Así, cuando se deja de invertir tanta energía en la pareja (o en la búsqueda de pareja), emergen otras partes de la persona que estaban dormidas. Para la psicóloga Sandra Ferrer, esto tiene una explicación: «La pulsión de vida siempre va a algún sitio. Si no va al amor, va al trabajo, a los viajes, a la creatividad. Darte un tiempo sin romances puede abrir espacio a todo eso», resume.

El deseo sigue ahí

Hablar de celibato voluntario no es hablar de apagar el deseo. Lo que cambia es el destino de la energía: a quién se entrega, cuándo y con qué condiciones. «Ya no me apetece entregarme en situaciones que siento vacías», explica Victoria, que durante su celibato no ha prescindido del deseo, pero solo concibe el sexo si hay vínculo y confianza.

Desde la consulta, Ferrer cree que este debate suele simplificarse. «No existe el ‘sexo sin nada'», advierte. «El sexo es muy expositivo. Está trivializado, pero no es solo carne y placer. Se levantan costras emocionales aunque no quieras hacer un proyecto de vida con esa persona».

Galeote llega a conclusiones parecidas: no anula su deseo sexual «porque entonces eso sería un celibato religioso». Lo que espera de otra persona tiene que ver con cuidados, responsabilidad emocional y respeto. «Si eso no está, no me compensa», resume.

Además, introduce un matiz: el celibato voluntario de muchas mujeres no se parece a las narrativas masculinas incel (involuntary celibate). No nace de la frustración convertida en rabia ni del resentimiento contra quienes no las eligen. Es, más bien, una forma de poner límites, de reclamar la propia energía sexual y emocional y de no devolverla donde no hay reciprocidad. «Nosotras no renunciamos a la sexualidad: la hacemos nuestra. Lo que dejamos de hacer es poner energía en vínculos que no cuidan», sintetiza.

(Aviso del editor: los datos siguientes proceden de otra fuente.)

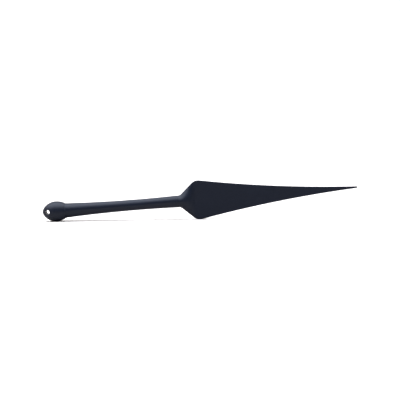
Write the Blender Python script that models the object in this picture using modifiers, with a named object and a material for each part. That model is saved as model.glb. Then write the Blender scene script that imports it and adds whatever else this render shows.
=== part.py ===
"""Bone folder: a slender tool for creasing and scoring paper, standing on edge, in three pieces.

An egg-shaped end knob with a hang hole plugs into the butt of a round, waisted handle shaft. A flat,
spear-shaped blade plugs its tang into the shaft's other end, where its round root opens out into two
square shoulders.

Each piece is drawn along the tool's own axis: +X runs from the knob's end to the blade's tip, +Z across
the blade's width and +Y through its thickness. One empty then stands the tool up, resting on the knob's
belly and on the blade's lower shoulder. Metres throughout.
"""

import math

import bmesh
import bpy

# Whole tool
TOOL_LENGTH = 0.2200
FIT_GAP = 0.0003
ROUND_STEPS = 48
COLLECTION = "bone_folder"

# End knob: an egg turned about the tool's axis, and the spigot that plugs into the shaft
KNOB_WIDEST_AT = 0.00965
KNOB_RADIUS = 0.0070
KNOB_TIP_POWER = 0.60
KNOB_SHAFT_POWER = 0.50
HANG_HOLE_AT = 0.0042
HANG_HOLE_RADIUS = 0.0017
SPIGOT_RADIUS = 0.0026
SPIGOT_LENGTH = 0.0120
SPIGOT_CHAMFER = 0.0004
KEY_WIDTH = 0.0010
KEY_HEIGHT = 0.0006
KEY_LENGTH = 0.0080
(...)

Pareja sí, pero no a cualquier precio

Al hablar de celibato voluntario, ninguna de ellas está cerrando la puerta al amor. Más bien están moviendo el marco: pareja sí, pero no a toda costa. «Si aparece alguien que cumpla lo que yo entiendo por cuidados, dejaré el celibato», admite Galeote.

Victoria va en la misma línea. «No es que no quiera pareja nunca. En un mundo ideal me encantaría casarme, tener familia… Pero no a cualquier precio. Mis planes están antes; quien venga, que se acople, y yo también me acoplaré si merece la pena», dice.

Luz, por su parte, de momento se siente cómoda así. Habla de este tiempo como una etapa para escucharse a fondo, reconocer qué necesita y responderse con honestidad antes de actuar por impulso.

Al final, lo que comparten las tres historias es que el celibato voluntario, más que un sacrificio, es un reordenamiento de prioridades, deseos, heridas y energía. Un tiempo para colocarse en el centro sin dejar de mirar, de reojo, lo que pueda venir después. Porque, como recuerda Ferrer, «jamás se está del todo preparado para volver a vincularse», pero cada vez son más las que prefieren llegar a ese encuentro sin haberse tenido que encoger para que otro quepa.